By Swetha Gopinath and Arathy S Nair
(Reuters) - Schlumberger NV said on Friday that it does not expect a "dramatic" short-term recovery in international markets, compared with North America where shale producers are already ramping up drilling activity.
The world's No.1 oilfield services provider reported a more-than-8-percent drop in fourth-quarter revenue as strong activity in the Middle East and North America was offset by weakness in Latin America, Europe, Russia and Africa.
"Our international business is currently like a highly-compressed coiled spring," Chief Executive Paal Kibsgaard said on an analyst call.
"Activity levels in key market segments such as exploration and deepwater are at record lows and although we do not expect a dramatic short-term recovery, the trends can only be positive from this point on."

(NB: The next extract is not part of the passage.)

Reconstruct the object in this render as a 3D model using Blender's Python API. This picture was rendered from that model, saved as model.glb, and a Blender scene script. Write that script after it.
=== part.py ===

With crude oil prices on the rise, oil companies have begun to ramp up exploration and production spending, particularly in North American shale fields, after two years of budget cuts.
However, Kibsgaard expects a global increase to unfold only later this year – a view that Edward Jones analyst Rob Desai agreed with.
"The end of 2017 is when you start to see things really improve in international markets," Desai said.
Schlumberger's earnings from international markets, including Mexico, Venezuela, Brazil, Sub-Sahara Africa, China and onshore Russia, in the fourth quarter of 2016 was more than 70 percent lesser than its earnings in the fourth quarter of 2014, when oil prices began to slump.
The company is far more reliant on markets outside North America than its rivals Halliburton Co and Baker Hughes Inc.
Schlumberger gets only a quarter of its revenue from North America, while Halliburton gets more than 40 percent.
Schlumberger's fourth-quarter revenue from North America rose 4 percent to $1.77 billion compared with the third quarter.
Desai said he had expected a 6 percent increase, given the roughly 22 percent rise in average U.S. rig count in the period.
Schlumberger's revenue growth in international markets was slower, rising 1 percent to $5.28 billion from the third to the fourth quarter.
Net loss attributable to Schlumberger fell to $204 million, or 15 cents per share, in the three months ended Dec. 31, from $1.02 billion, or 81 cents per share, a year earlier. http://bit.ly/2jGqJn7
Excluding one-time items, Schlumberger earned 27 cents per share, in-line with analysts' average estimate, according to Thomson Reuters I/B/E/S.
Total revenue was $7.11 billion, edging past analysts' estimate of $7.07 billion.
Schlumberger's shares were down 1.7 percent at $85.73 in morning trading.